▶ **SHORT TASK**:
Write out the whole listing, matching it exactly.

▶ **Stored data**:
══════════════════════════════
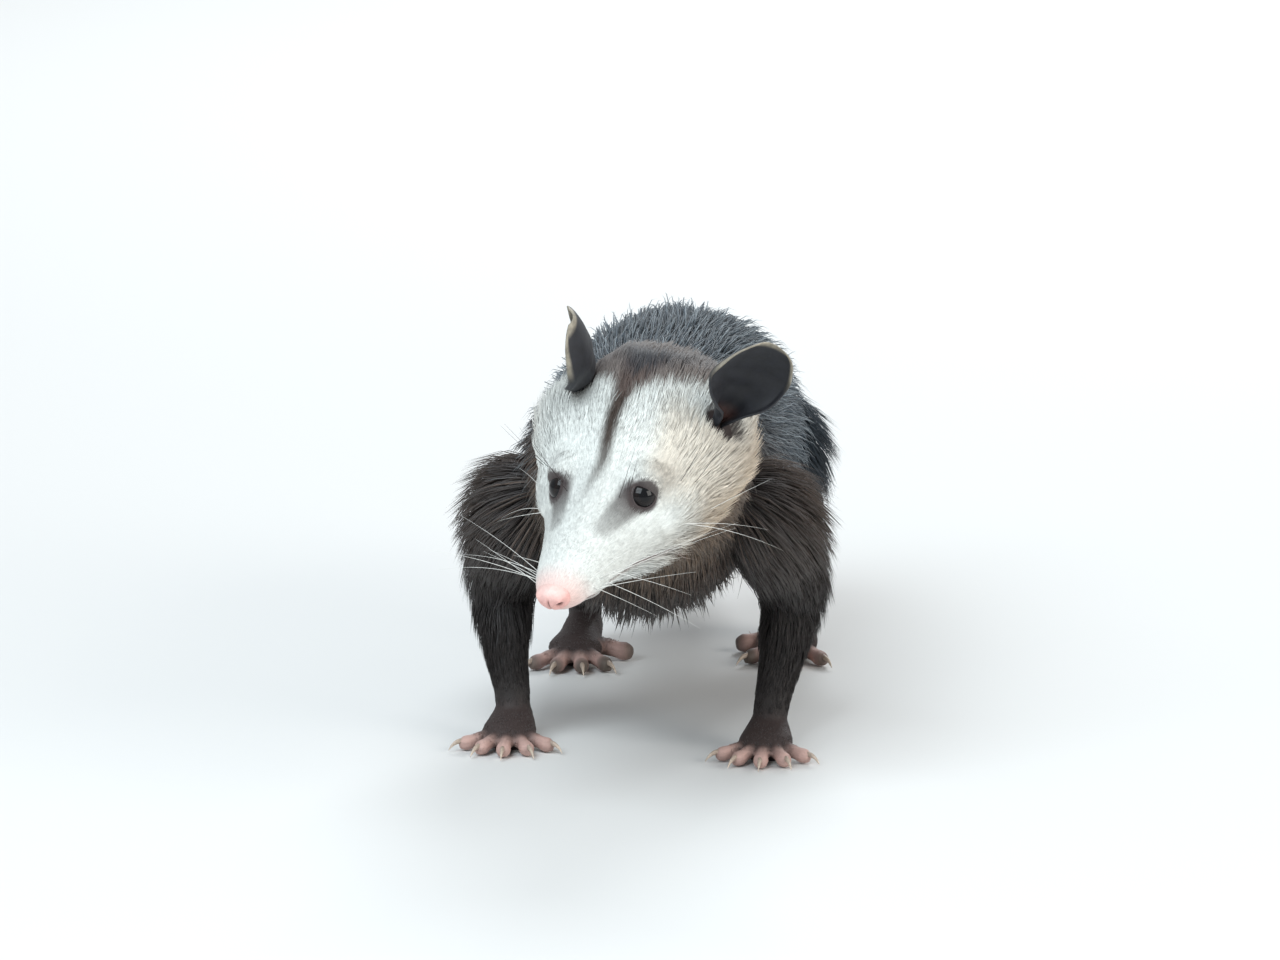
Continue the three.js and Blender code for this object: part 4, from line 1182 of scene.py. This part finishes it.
# Longer, thinner hairs over the trunk, greyed toward the tip above and on the flanks
GUARD_GREY = np.array([0.52, 0.60, 0.65])
guard = rooted(GUARD_TUFTS, is_trunk & (trunk_t > 0.12))
for key, share in (("length", 1.12), ("lift", 1.12), ("width", 0.55)):
    guard[key] = guard[key] * share
upper = ramp(np.sin(skin_seen["angle"][guard["corner"]]), -0.7, 0.3)[:, None]
grey = rng.uniform(0.15, 0.75, (len(guard["root"]), 1)) * upper
guard["tip_colour"] = guard["colour"] + (GUARD_GREY - guard["colour"]) * grey
coat_piece("guard_hairs", guard, LONG_TUFT, "body_fur", 5, 0.35)

# The whiskers
# Long white bristles on the lips and cheeks, and a few long dark ones over each eye and on the cheek. Each is
# one tapered, bending bristle, rooted in the skin.

BRISTLE_ROWS = 9
BRISTLE_THICKNESS = 0.15
BRISTLE_DEPTH = 0.8
skin_tree = tree_of(skin_points)


def bristle(corner, way, length, sag):
    rows = np.linspace(0, 1, BRISTLE_ROWS)
    places = skin_points[corner] - BRISTLE_DEPTH * outward[corner]
    places = places + way * (rows * length)[:, None] + DOWN * (sag * length * rows**2)[:, None]
    girths = [(BRISTLE_THICKNESS * (1 - 0.85 * s),) * 3 for s in rows]
    return tube_shell(tube(places, girths, reference=np.array([0.3, 0.2, 0.93])), 10, 5)


def on_skin(spots, sign):
    return [skin_tree.find(place)[1] for place in on_head(np.array(spots) * [1, sign, 1])]


# Spots on the left of the head: three rows on the lip, one on the cheek, and the dark ones by eye and cheek
lip_steps = [(row, k) for row in range(3) for k in (0, 1, 2 + row)[: 3 - row // 2]]
lip_spots = [(46 - 4.2 * k, 12 + 1.4 * k, -8.5 - 1.1 * k + 2.2 * row) for row, k in lip_steps]
cheek_spots = [(2 - 7 * k, 30, -12 - 2.5 * k) for k in range(3)]
dark_spots = [(6, 13, 8), (3, 15, 8), (-14, 30, -2), (-18, 33, -6)]
white_bristles, dark_bristles = [], []
for sign in (1, -1):
    for k, corner in enumerate(on_skin(lip_spots + cheek_spots, sign)):
        back_way = head_way((rng.uniform(-0.95, 0.0), sign * rng.uniform(0.5, 0.95), rng.uniform(-0.75, 0.5)))
        way = unit(back_way + 0.25 * outward[corner])
        length = rng.uniform(26, 66) if k < len(lip_spots) else rng.uniform(30, 44)
        white_bristles.append(bristle(corner, way, length, rng.uniform(0.0, 0.22)))
    for corner in on_skin(dark_spots, sign):
        way = unit(0.75 * outward[corner] + head_way((-0.2, sign * 0.25, 0.4)) + rng.normal(0, 0.08, 3))
        dark_bristles.append(bristle(corner, way, rng.uniform(26, 40), -0.05))
WHISKER_WHITE = (0.82, 0.81, 0.77)
WHISKER_DARK = (0.03, 0.022, 0.02)
for name, bristles, colour in (
    ("white_whiskers", white_bristles, WHISKER_WHITE),
    ("dark_whiskers", dark_bristles, WHISKER_DARK),
):
    whiskers = new_piece(name, *joined_shells(bristles))
    paint(whiskers.data, colour)
    whiskers.data.materials.append(coat_finish)
    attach(whiskers, "root")
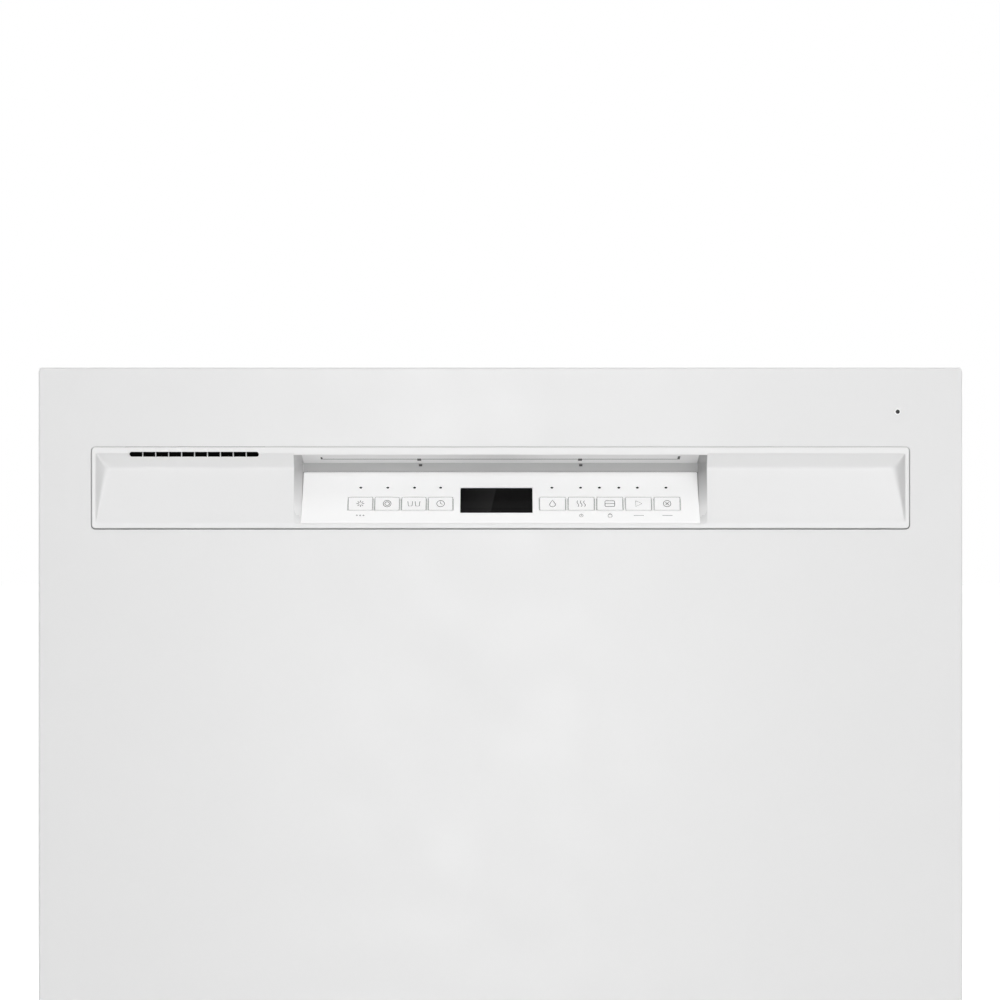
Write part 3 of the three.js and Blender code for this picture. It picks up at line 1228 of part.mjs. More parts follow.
══════════════════════════════
▶ **RIGHT ANSWER**:
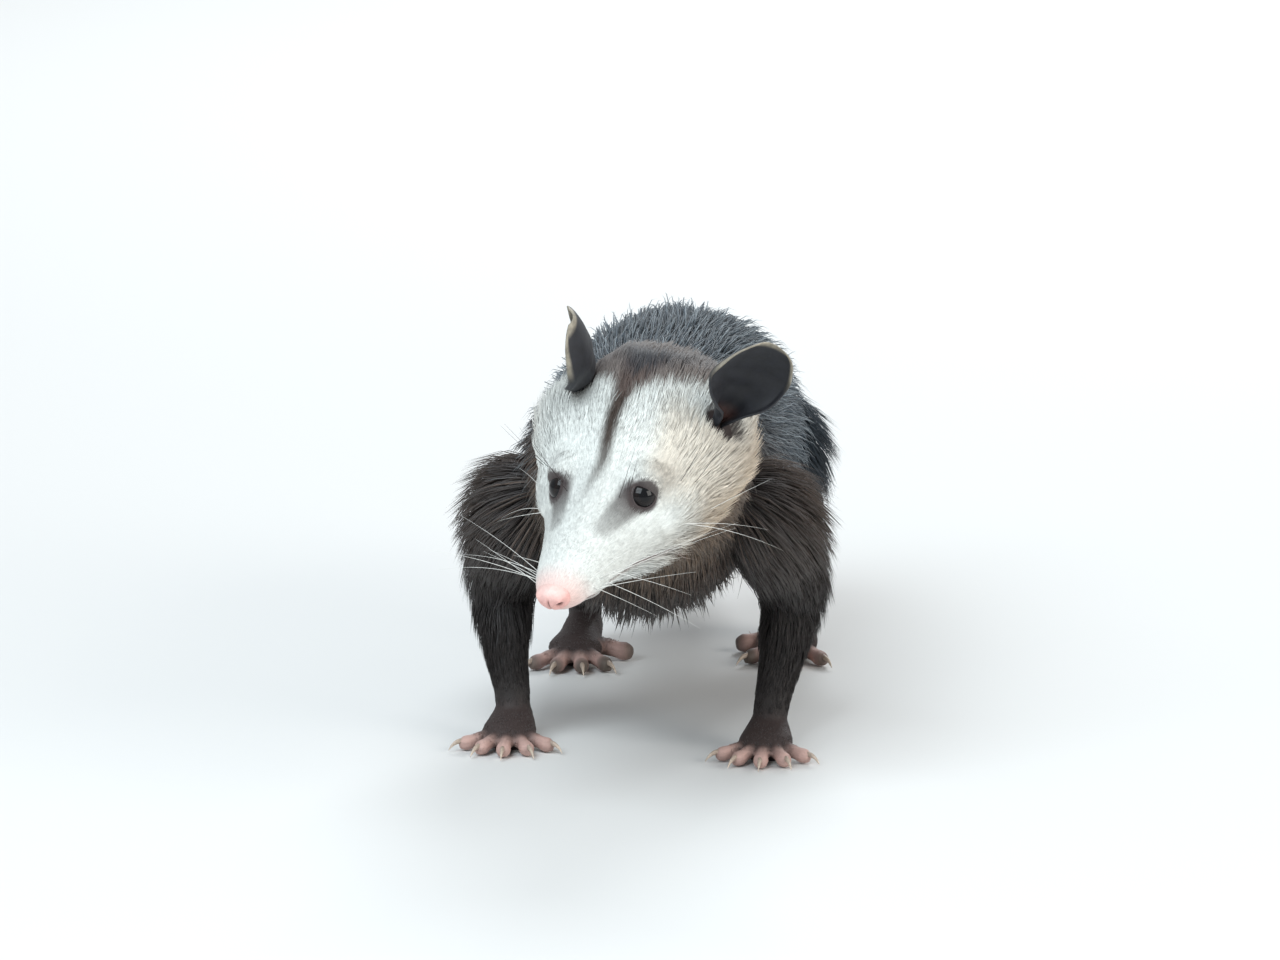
Continue the three.js and Blender code for this object: part 4, from line 1182 of scene.py. This part finishes it.
# Longer, thinner hairs over the trunk, greyed toward the tip above and on the flanks
GUARD_GREY = np.array([0.52, 0.60, 0.65])
guard = rooted(GUARD_TUFTS, is_trunk & (trunk_t > 0.12))
for key, share in (("length", 1.12), ("lift", 1.12), ("width", 0.55)):
    guard[key] = guard[key] * share
upper = ramp(np.sin(skin_seen["angle"][guard["corner"]]), -0.7, 0.3)[:, None]
grey = rng.uniform(0.15, 0.75, (len(guard["root"]), 1)) * upper
guard["tip_colour"] = guard["colour"] + (GUARD_GREY - guard["colour"]) * grey
coat_piece("guard_hairs", guard, LONG_TUFT, "body_fur", 5, 0.35)

# The whiskers
# Long white bristles on the lips and cheeks, and a few long dark ones over each eye and on the cheek. Each is
# one tapered, bending bristle, rooted in the skin.

BRISTLE_ROWS = 9
BRISTLE_THICKNESS = 0.15
BRISTLE_DEPTH = 0.8
skin_tree = tree_of(skin_points)


def bristle(corner, way, length, sag):
    rows = np.linspace(0, 1, BRISTLE_ROWS)
    places = skin_points[corner] - BRISTLE_DEPTH * outward[corner]
    places = places + way * (rows * length)[:, None] + DOWN * (sag * length * rows**2)[:, None]
    girths = [(BRISTLE_THICKNESS * (1 - 0.85 * s),) * 3 for s in rows]
    return tube_shell(tube(places, girths, reference=np.array([0.3, 0.2, 0.93])), 10, 5)


def on_skin(spots, sign):
    return [skin_tree.find(place)[1] for place in on_head(np.array(spots) * [1, sign, 1])]


# Spots on the left of the head: three rows on the lip, one on the cheek, and the dark ones by eye and cheek
lip_steps = [(row, k) for row in range(3) for k in (0, 1, 2 + row)[: 3 - row // 2]]
lip_spots = [(46 - 4.2 * k, 12 + 1.4 * k, -8.5 - 1.1 * k + 2.2 * row) for row, k in lip_steps]
cheek_spots = [(2 - 7 * k, 30, -12 - 2.5 * k) for k in range(3)]
dark_spots = [(6, 13, 8), (3, 15, 8), (-14, 30, -2), (-18, 33, -6)]
white_bristles, dark_bristles = [], []
for sign in (1, -1):
    for k, corner in enumerate(on_skin(lip_spots + cheek_spots, sign)):
        back_way = head_way((rng.uniform(-0.95, 0.0), sign * rng.uniform(0.5, 0.95), rng.uniform(-0.75, 0.5)))
        way = unit(back_way + 0.25 * outward[corner])
        length = rng.uniform(26, 66) if k < len(lip_spots) else rng.uniform(30, 44)
        white_bristles.append(bristle(corner, way, length, rng.uniform(0.0, 0.22)))
    for corner in on_skin(dark_spots, sign):
        way = unit(0.75 * outward[corner] + head_way((-0.2, sign * 0.25, 0.4)) + rng.normal(0, 0.08, 3))
        dark_bristles.append(bristle(corner, way, rng.uniform(26, 40), -0.05))
WHISKER_WHITE = (0.82, 0.81, 0.77)
WHISKER_DARK = (0.03, 0.022, 0.02)
for name, bristles, colour in (
    ("white_whiskers", white_bristles, WHISKER_WHITE),
    ("dark_whiskers", dark_bristles, WHISKER_DARK),
):
    whiskers = new_piece(name, *joined_shells(bristles))
    paint(whiskers.data, colour)
    whiskers.data.materials.append(coat_finish)
    attach(whiskers, "root")
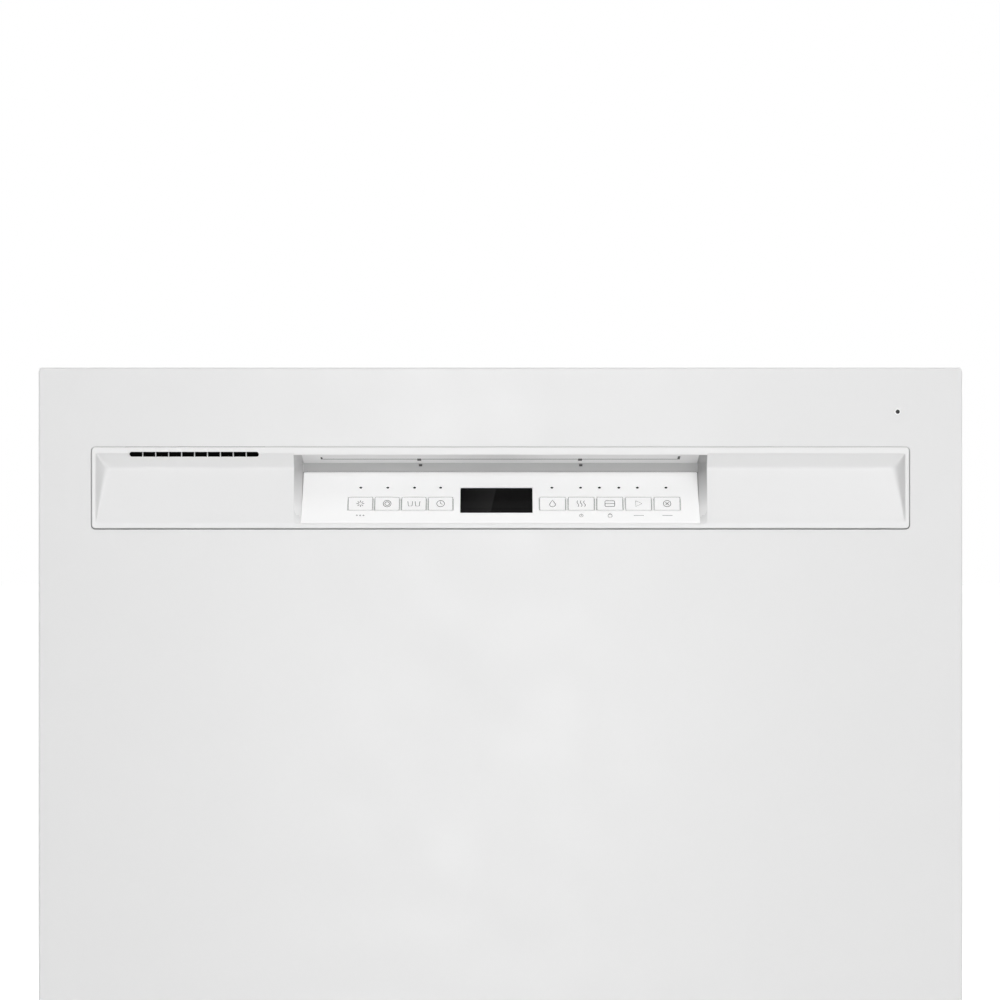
Write part 3 of the three.js and Blender code for this picture. It picks up at line 1228 of part.mjs. More parts follow.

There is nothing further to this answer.